Every word in a sql statement is run through the entire keyword hash table to see if conflicts, therefore, you've done you query a great favor by telling the compiler that, hey, I know what I'm doing, you don't need to check these words because they represent table and field names. Speed and elegance.
Cheers,
Brad
backticks are used to escape reserved keywords in your mysql query, e.g. you want to have a count column—not that uncommon.
you can use other special characters or spaces in your column/table/db names
they do not keep you safe from injection attacks (if you allow users to enter column names in some way—bad practice anyway)
they are not standardized sql and will only work in mysql; other dbms will use " instead
Well, if you ensure that you never accidentally use a keyword as an identifier, you don't need the backticks. :-)

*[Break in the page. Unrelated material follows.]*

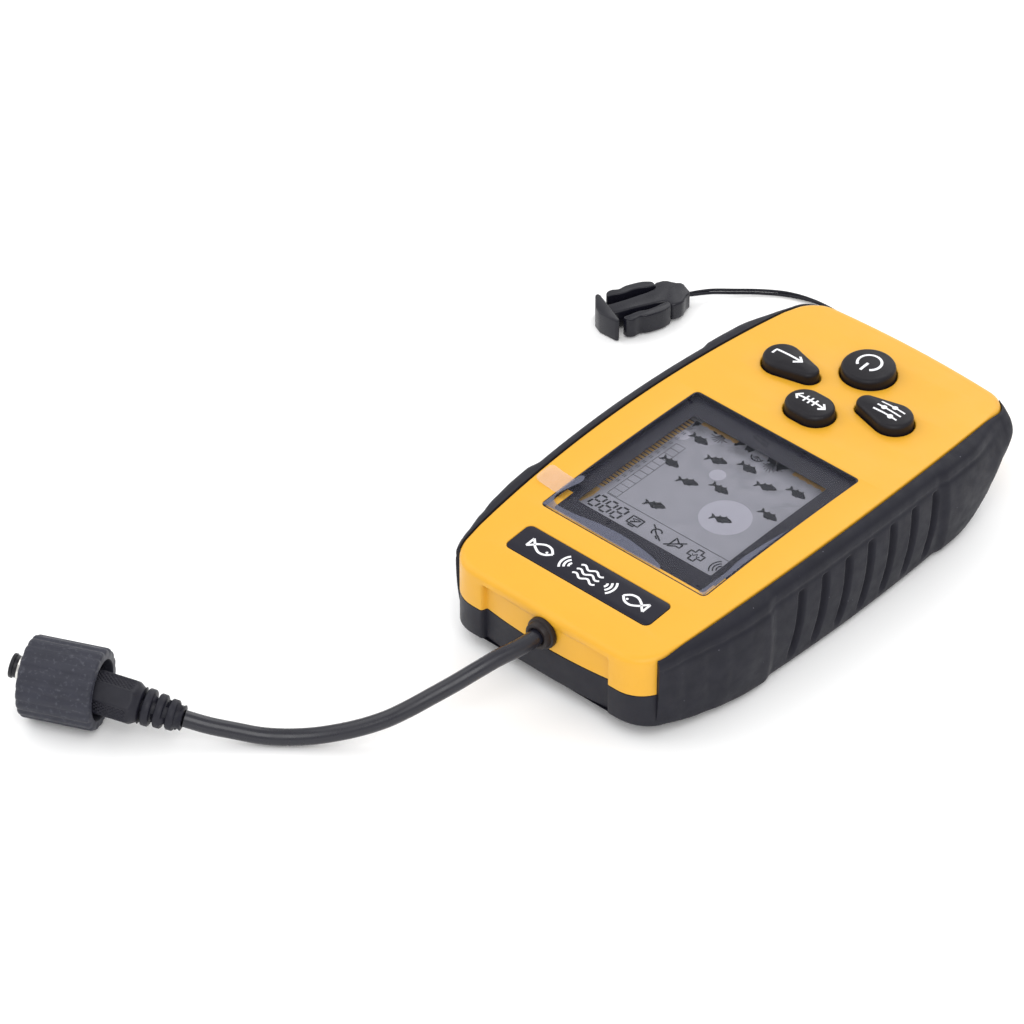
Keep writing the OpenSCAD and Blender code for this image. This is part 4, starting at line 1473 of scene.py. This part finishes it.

You read the documentation on identifiers at http://dev.mysql.com/doc/refman/5.6/en/identifiers.html
SQL generators will often include backticks, as it is simpler than including a list of all MySQL reserved words. To use any1 sequence of BMP Unicode characters except U+0000 as an identifier, they can simply
Replace all backticks with double backticks
Surround that with single backticks
When writing handmade queries, I know (most of) MySQL's reserved words, and I prefer to not use backticks where possible as it is shorter and IMO easier to read.
Most of the time, it's just a style preference -- unless of course, you have a field like date or My Field, and then you must use backticks.
1. Though see https://bugs.mysql.com/bug.php?id=68676
My belief was that the backticks were primarily used to prevent erroneous queries which utilized common SQL identifiers, i.e. LIMIT and COUNT.